Quando a gente vê as casas dos amigos, a gente chora. Perder tudo. E tem gente que não tem como recomeçar.
Leandro Grizotti
Ele estava certo. O motorista Dario Dúlios, 39 anos, tinha uma relação muito particular com o bairro de Passo de Estrela. Seu avô foi vereador em Cruzeiro do Sul. No passado, cedeu para seu pai e sua tia parte de um terreno à beira do rio, onde construíram suas casas há mais de três décadas.
Anos depois, a rua ao lado de onde toda a família vivia recebeu como homenagem o nome do avô ex-vereador. "Morei a vida inteira aí. Era um bairro bem tranquilo. Todo mundo se dava com todo mundo, não tinha roubo, não tinha nada", relembrou Dúlios.
Na tarde desta quinta-feira, ele foi até onde era sua casa para buscar três pedaços de palmeiras, que é pouco do que restou ao lado dos escombros. "Do quarto da minha filha não consegui tirar nada. Não deu tempo. Está tudo ali debaixo", disse.

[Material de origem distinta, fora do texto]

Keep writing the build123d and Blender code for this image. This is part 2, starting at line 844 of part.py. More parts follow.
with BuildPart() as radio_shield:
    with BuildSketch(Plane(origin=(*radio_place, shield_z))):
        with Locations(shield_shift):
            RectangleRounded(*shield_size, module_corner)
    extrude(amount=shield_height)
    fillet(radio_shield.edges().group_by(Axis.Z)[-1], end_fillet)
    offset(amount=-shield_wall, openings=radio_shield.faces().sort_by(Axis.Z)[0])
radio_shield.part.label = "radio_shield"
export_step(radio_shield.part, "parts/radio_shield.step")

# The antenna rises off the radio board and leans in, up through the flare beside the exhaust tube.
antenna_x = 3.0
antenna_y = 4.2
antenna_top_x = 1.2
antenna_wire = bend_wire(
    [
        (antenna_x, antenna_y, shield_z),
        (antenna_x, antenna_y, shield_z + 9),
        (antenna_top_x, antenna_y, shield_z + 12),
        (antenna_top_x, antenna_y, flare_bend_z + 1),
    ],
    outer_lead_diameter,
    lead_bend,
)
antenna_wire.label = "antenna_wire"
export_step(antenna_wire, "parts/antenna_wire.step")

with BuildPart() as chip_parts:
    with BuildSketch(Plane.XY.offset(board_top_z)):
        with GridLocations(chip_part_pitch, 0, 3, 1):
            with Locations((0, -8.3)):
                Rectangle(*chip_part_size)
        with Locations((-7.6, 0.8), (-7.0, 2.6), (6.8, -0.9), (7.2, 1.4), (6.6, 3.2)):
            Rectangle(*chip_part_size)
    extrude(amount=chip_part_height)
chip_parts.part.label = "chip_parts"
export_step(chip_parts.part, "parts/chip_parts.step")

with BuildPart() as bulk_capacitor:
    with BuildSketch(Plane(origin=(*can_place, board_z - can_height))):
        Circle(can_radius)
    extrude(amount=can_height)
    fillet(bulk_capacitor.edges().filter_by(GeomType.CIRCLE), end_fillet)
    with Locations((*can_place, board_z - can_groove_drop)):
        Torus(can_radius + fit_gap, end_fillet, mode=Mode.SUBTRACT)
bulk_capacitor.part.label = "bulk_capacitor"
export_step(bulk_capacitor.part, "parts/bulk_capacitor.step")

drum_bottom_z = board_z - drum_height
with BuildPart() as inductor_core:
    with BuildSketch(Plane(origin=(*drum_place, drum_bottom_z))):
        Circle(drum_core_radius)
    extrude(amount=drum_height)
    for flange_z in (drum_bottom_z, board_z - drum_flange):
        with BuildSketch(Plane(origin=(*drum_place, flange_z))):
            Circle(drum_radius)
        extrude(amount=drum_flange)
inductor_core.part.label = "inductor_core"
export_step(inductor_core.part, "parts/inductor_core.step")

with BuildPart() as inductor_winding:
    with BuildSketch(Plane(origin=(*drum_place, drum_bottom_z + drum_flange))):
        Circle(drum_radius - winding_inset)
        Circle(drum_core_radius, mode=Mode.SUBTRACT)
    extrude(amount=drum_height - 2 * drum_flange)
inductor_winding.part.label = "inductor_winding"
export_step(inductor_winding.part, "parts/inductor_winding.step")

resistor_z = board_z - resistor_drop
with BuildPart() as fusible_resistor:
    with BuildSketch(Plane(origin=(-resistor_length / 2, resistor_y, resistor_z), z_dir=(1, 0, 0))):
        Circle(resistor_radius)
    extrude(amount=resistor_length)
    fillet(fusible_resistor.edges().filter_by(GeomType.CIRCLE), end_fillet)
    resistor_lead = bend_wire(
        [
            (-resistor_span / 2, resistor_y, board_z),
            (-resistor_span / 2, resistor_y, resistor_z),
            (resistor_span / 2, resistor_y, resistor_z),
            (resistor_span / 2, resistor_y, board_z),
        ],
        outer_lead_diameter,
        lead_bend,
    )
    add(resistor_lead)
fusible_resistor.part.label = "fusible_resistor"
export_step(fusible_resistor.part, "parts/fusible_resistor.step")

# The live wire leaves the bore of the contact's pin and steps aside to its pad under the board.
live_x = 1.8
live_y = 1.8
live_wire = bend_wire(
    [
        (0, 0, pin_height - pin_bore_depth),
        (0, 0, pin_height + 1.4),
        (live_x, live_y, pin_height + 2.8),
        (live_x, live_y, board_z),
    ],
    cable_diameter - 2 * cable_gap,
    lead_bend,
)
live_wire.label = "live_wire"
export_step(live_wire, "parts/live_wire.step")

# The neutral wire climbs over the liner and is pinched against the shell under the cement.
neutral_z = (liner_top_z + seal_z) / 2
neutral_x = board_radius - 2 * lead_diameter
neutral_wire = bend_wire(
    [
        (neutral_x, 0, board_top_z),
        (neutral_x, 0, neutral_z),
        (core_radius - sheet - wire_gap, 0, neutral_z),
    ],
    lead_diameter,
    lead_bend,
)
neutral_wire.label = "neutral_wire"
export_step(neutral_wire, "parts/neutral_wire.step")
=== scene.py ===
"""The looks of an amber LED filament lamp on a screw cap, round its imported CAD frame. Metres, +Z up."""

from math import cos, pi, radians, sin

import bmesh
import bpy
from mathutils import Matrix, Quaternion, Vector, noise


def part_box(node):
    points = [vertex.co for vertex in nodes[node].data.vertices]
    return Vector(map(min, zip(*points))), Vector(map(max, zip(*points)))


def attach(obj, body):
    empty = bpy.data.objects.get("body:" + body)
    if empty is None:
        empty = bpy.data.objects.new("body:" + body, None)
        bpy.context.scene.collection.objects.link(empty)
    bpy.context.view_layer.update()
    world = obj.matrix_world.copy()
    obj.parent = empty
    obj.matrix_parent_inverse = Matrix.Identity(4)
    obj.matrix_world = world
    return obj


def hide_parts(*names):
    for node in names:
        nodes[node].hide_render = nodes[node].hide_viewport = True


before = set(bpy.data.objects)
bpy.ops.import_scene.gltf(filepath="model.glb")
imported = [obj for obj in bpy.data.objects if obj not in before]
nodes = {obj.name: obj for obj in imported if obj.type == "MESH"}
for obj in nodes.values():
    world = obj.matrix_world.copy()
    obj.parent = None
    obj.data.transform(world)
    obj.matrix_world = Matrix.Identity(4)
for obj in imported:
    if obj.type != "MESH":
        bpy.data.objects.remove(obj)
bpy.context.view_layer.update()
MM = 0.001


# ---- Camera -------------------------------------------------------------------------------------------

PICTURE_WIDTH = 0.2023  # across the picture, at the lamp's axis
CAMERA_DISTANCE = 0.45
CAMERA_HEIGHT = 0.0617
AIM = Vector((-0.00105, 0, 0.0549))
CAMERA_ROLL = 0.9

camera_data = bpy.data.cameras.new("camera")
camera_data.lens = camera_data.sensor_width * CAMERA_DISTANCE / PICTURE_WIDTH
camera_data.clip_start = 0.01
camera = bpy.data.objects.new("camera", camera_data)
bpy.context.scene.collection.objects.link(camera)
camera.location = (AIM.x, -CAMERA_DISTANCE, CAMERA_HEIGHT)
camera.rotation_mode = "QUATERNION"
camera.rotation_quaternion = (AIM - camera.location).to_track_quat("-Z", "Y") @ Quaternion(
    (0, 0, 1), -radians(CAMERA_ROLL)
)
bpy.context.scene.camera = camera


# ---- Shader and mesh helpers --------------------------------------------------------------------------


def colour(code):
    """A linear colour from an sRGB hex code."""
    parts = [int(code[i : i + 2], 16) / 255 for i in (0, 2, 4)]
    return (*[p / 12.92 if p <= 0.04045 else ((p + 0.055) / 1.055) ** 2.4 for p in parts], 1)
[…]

Ainda não caiu bem a ficha. Já voltei três vezes aqui. Tinha a esperança de voltar para casa. Está todo mundo em estado de choque ainda. Tá todo mundo sem chão, não sabe como começar.
Dario Dúlios
Em uma dessas três vezes em que ele retornou, afirmou ter percebido que furtaram seu ar-condicionado e fiação elétrica, itens que ele tentava reaver para reconstruir sua vida em outro lugar.
"A gente pegou e tirou o que conseguiu e algumas coisas ficaram ainda. Consegui salvar uma cozinha que eu tinha ganhado e não tinha montado ainda. Tirei um guarda-roupa, um colchão, geladeira e fogão. O resto não deu tempo, a água veio muito rápido", conta.
Atualmente, ele, a mulher e seus dois filhos vivem com o pai de Dúlios, em uma região próxima, mas em um local mais alto. A casa tem dois quartos, um banheiro, sala e cozinha.
Ainda em choque, o motorista tem recebido algumas doações em dinheiro de amigos. "A gente conseguiu fechar um cantinho de madeira para a gente poder ficar dentro em breve. Só tentar conseguir um lar para dar para os filhos. Eu já estou com quase 40 anos. Então, deixar eles bem está bom já", avalia.